Aanpassing van het rooster werkt vaak goed in de praktijk (dit is mede afhankelijk van welk soort functie je hebt en van het soort bedrijf waar je werkt).
Dat blijkt ook uit het volgende praktijkvoorbeeld
Casus 2: Gevaar op de weg?
De heer Malenstein is een 45-jarige vrachtwagenchauffeur. Het werken houdt hij nog net vol, maar hij merkt dat hij in zijn vrije tijd aan één stuk door ligt te slapen. Op het werk heeft hij last van concentratieproblemen. Hij kan zich niet meer lang op de weg en het verkeer focussen. Bekend is dat hij binnenkort moet dialyseren. Voordat hij zich ziek meldt, belt hij met STAP voor advies.
Ondertussen heeft meneer, samen met zijn nefroloog, gekozen voor een passende dialysevorm: hemodialyse. Hieruit volgt dat hij zich ziek zou moeten melden op de dagen dat hij in het ziekenhuis dialyseert.

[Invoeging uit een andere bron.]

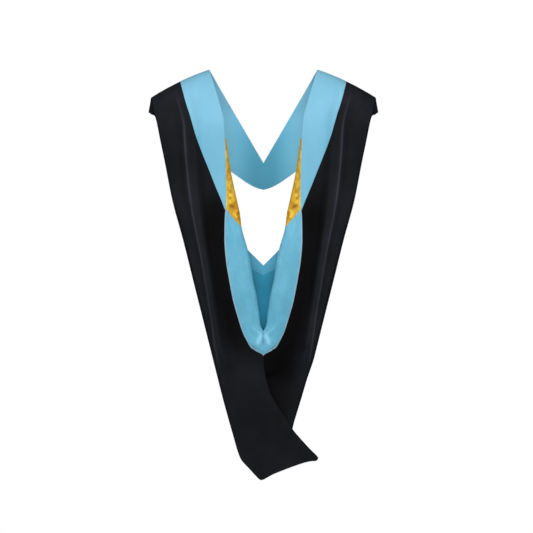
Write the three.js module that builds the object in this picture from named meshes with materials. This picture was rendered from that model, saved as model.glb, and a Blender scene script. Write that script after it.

Als vrachtwagenchauffeur is het mogelijk om flexibele werkuren aan te houden en de werkgever blijkt ertoe bereid het dienstrooster zo aan te passen dat meneer naast zijn dialyse kan blijven werken. Het is een flinke puzzel om dit voor elkaar te krijgen, maar dit lukt met hulp van de bedrijfsarts. Hij maakt aan de hand van een Functionele Mogelijkheden Lijst (FML) duidelijk wat de belastbaarheid is van meneer. Helder wordt dat deze niet ‘s avonds en in de weekenden kan werken. Omdat zijn werkgever hem hierin
ook tegemoet komt, hoeft meneer zich minimaal ziek te melden.